Güncelleme Tarihi:
İnternet arama portallarına ‘Alman subayın/generalin evi’ yazdığınızda, karşınıza bilimum korku hikâyesi/paranormal olay sitesinden ‘ürkütücü’ başlıklar çıkıyor: Kimsenin yaklaşamadığı ev, sırlarla dolu tarihi köşk, perili ev, tekinsiz mekân, lanetli yer…
Büyükada’nın tepesinde, Rum Yetimhanesi’nin yakınında, gizli bir köşede terk edilmiş vaziyette duran ve Birinci Dünya Savaşı esnasında Osmanlı Ordusu’ndan bir Alman subayın bir süre ikâmet ettiği söylenen bu ev artık, Liz Behmoaras’ın yeni romanının da ‘ev sahibi’.
Gazeteci yazar Behmoaras, Büyükada’nın bu meşhur şehir efsanesini alıp, İkinci Dünya Savaşı yıllarında geçen, sık sık 1960’ların ikinci yarısına da uğrayan bir roman kaleme aldı: ‘Alman Subayın Evi.’ Behmoaras “O evde bir zamanlar sesleri yankılanmış olan ölüleri bir roman süresi boyunca diriltmek için yazıldı” dediği romanında üç kız arkadaşı; Türk Müslüman Leyla, Yahudi Elsa ve Rum Despina’yı, 1915’in ‘Prinkipo’su, Büyükada’da buluşturuyor. Notre Dame De Sion Lisesi’nden arkadaş, farklı kültürlerden gelen bu üç akıllı, eğitimli, cıvıl cıvıl genç kadının ilk gençlik yıllarının savaşla, göçlerle ve aşkla nasıl şekillendiğini anlatıyor.
Cephede yara alınca şifa bulmak üzere Büyükada’ya yollanan genç Alman yüzbaşı Manfred ile Leyla arasında yaşananların, hem Leyla’nın hem Elsa’nın kaderini nasıl değiştirdiğini, 1915 ile 1964 yılları arasında gidip gelen bir kurguyla okuyoruz.
Üç genç kadının ama en çok da Leyla ile Elsa’nın Büyükada sokaklarında, Pera’da, Nişantaşı’nda, Balat’ta geçen gençlik çağlarına tanıklık ederken Osmanlı’nın son demlerinde İstanbul ve adadaki gündelik hayatın nasıl aktığını da okuyoruz, satır aralarında.
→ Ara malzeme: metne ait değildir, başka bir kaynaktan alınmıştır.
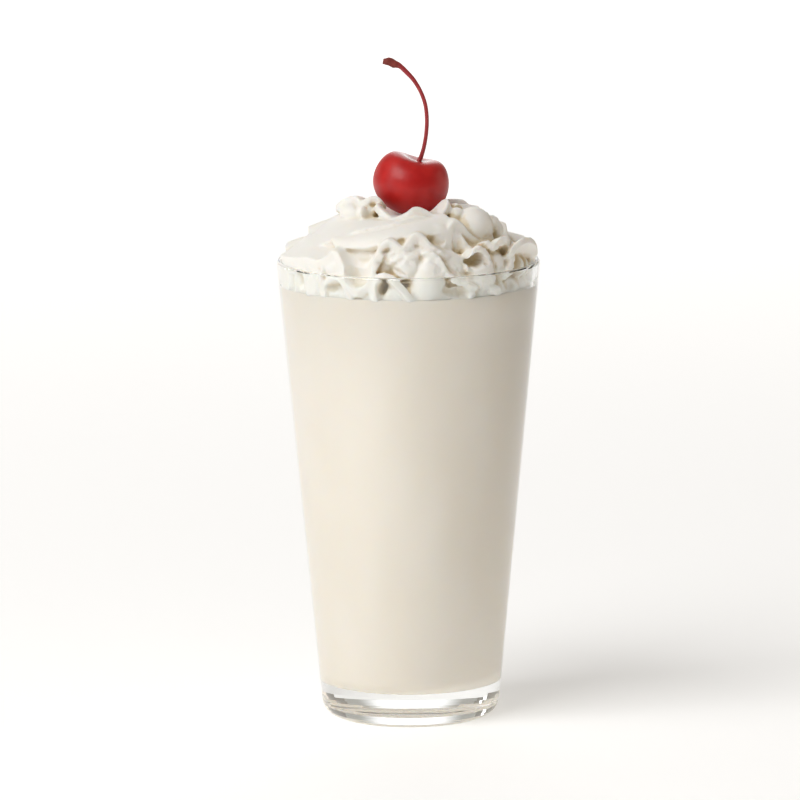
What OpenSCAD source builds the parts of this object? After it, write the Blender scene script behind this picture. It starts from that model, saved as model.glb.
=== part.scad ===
// A vanilla milkshake in a tapered mixing glass, with piped whipped cream and
// a cherry on its stem. Millimetres, +Z up, origin at the middle of the foot.

/* [Glass] */
// Outer diameter of the rim
rim_d = 90; // [80:1:100]
// Outer diameter that the wall would reach at the table
foot_d = 60; // [52:1:68]
// Height of the glass
glass_h = 158; // [130:1:190]
// Wall thickness at the rim
rim_wall = 2; // [1.4:0.1:3]
// Wall thickness where it meets the base
base_wall = 3; // [2:0.1:4]
// Thickness of the solid base
base_t = 12; // [6:0.5:20]
// Radius of the rounded heel outside
heel_r = 6; // [2:0.5:8]
// Radius of the corner between wall and base inside
well_r = 5; // [2:0.5:8]
// Depth of the shallow hollow under the foot
punt_h = 0.8; // [0.2:0.1:2]
// Width of the flat ring that the glass stands on
foot_ring_w = 4; // [2:0.5:8]

/* [Milkshake] */
// Free height from the level of the shake to the rim
shake_below_rim = 8; // [4:0.5:16]

/* [Whipped cream] */
// Height of the cream from the shake to its highest lip
cream_h = 31; // [24:0.5:40]
// How much lower the lip is in front of the cherry than behind it
lip_drop = 5; // [0:0.5:6]
// How far the lip reaches out past the cherry
lip_w = 1.5; // [1:0.5:4]
// Gap between the outermost cream and the line of the rim
rim_gap = 1.5; // [0.5:0.1:4]
// Rise of the piped rope in one turn
rope_pitch = 10; // [8:0.5:13]
// How far each turn lies inside the one below
rope_step = 10.75; // [8:0.25:12]
// Height above the shake at which the second turn starts, on the +X side
rope_start = 7; // [5:0.5:12]
// Depth of the crease between two turns
rope_crease = 2; // [0:0.2:4]
// Number of ruffles in a turn
ruffles = 15; // [9:1:21]
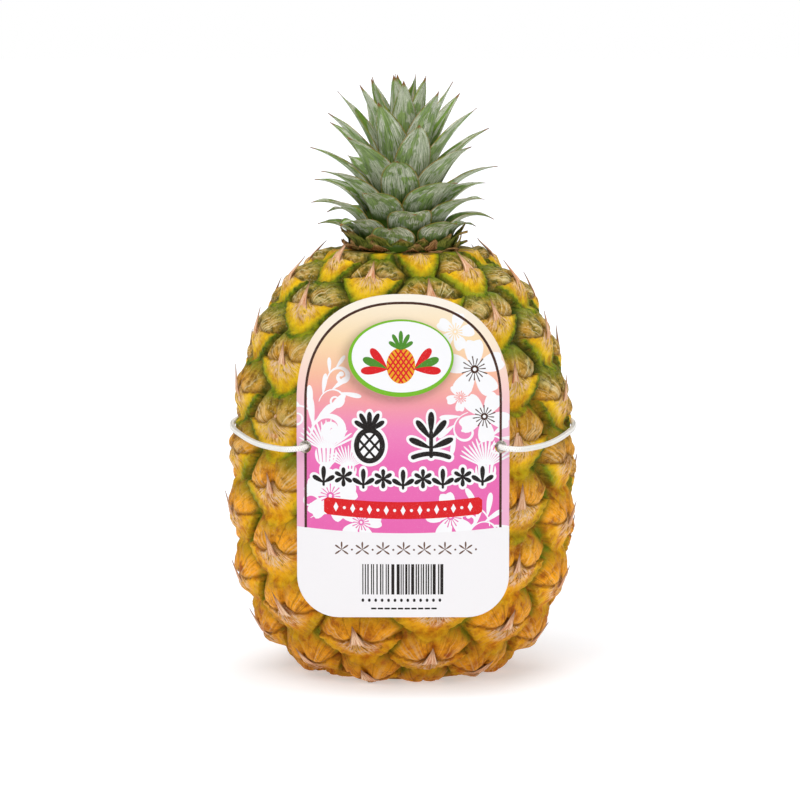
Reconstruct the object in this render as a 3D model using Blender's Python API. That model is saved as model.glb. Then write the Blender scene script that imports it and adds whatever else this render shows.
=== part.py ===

Behmoaras hali vakti yerinde bu iki İstanbullu ailenin geleneklerini, aile içi ilişkilerini, savaşla gelen yokluk döneminde yaşadıklarını kâh Leyla’nın kâh Elsa’nın ağzından aktarıyor bize. Savaş karşıtı fikirlerinden sık bahseden Leyla aracılığıyla ise Osmanlı’nın son dönemindeki kadın mücadelesi hareketini de hikâyeye dahil ediyor Behmoaras. (Bu vesileyle yazarın son derece ilham verici biyografi çalışması ‘Suat Derviş: Efsane Bir Kadın ve Dönemi’ni de anmalı.)
‘Alman Subayın Evi’ 1914-1916 yılları arasındaki bir aşk-arkadaşlık öyküsünü hem yaşandığı dönemden o ana, hem de 1960’ların ikinci yarısından ‘dün’e bakarak anlatıyor. Elsa’dan dinlediğimiz 60’lara geldiğinde bambaşka bir İstanbul var karşımızda artık. Rum Despina’nın ve ailesinin adayı terk etmek zorunda kaldıkları, Elsa, kocası İshak ve ailelerinin Varlık Vergisi eziyetini atlattıkları, İkinci Dünya Savaşı yıllarını geride bırakmış bambaşka bir İstanbul. Elsa’nın “Despina’yla, İshak’la, babasıyla, Leman’la kim bilir kaç kez tırmandığı” ada yokuşları yarım asır sonra aynı kalmış olsa da, geçen 50 yıla ölümleri, sürgünleri, kayıpları sığdırmış bir İstanbul... ‘Alman Subayın Evi’nin geçirdiği en kuvvetli duygu da bu, ‘değişen zaman’. Yine de bilhassa Elsa’nın ağzından, bahsedilen dönemlerin belli başlı olay ve gelişmelerinin sıralandığı kısımların eklektik bir his verdiği de not etmeli.
‘Alman Subayın Evi’ sadece ‘sırlarla dolu bir evin’ içinden çıkan kurmaca bir aşk öyküsü değil; aynı zamanda ayrı kültürlerin iç içe yaşadığı bir şehrin savaş yılları günlüğünden bir parça.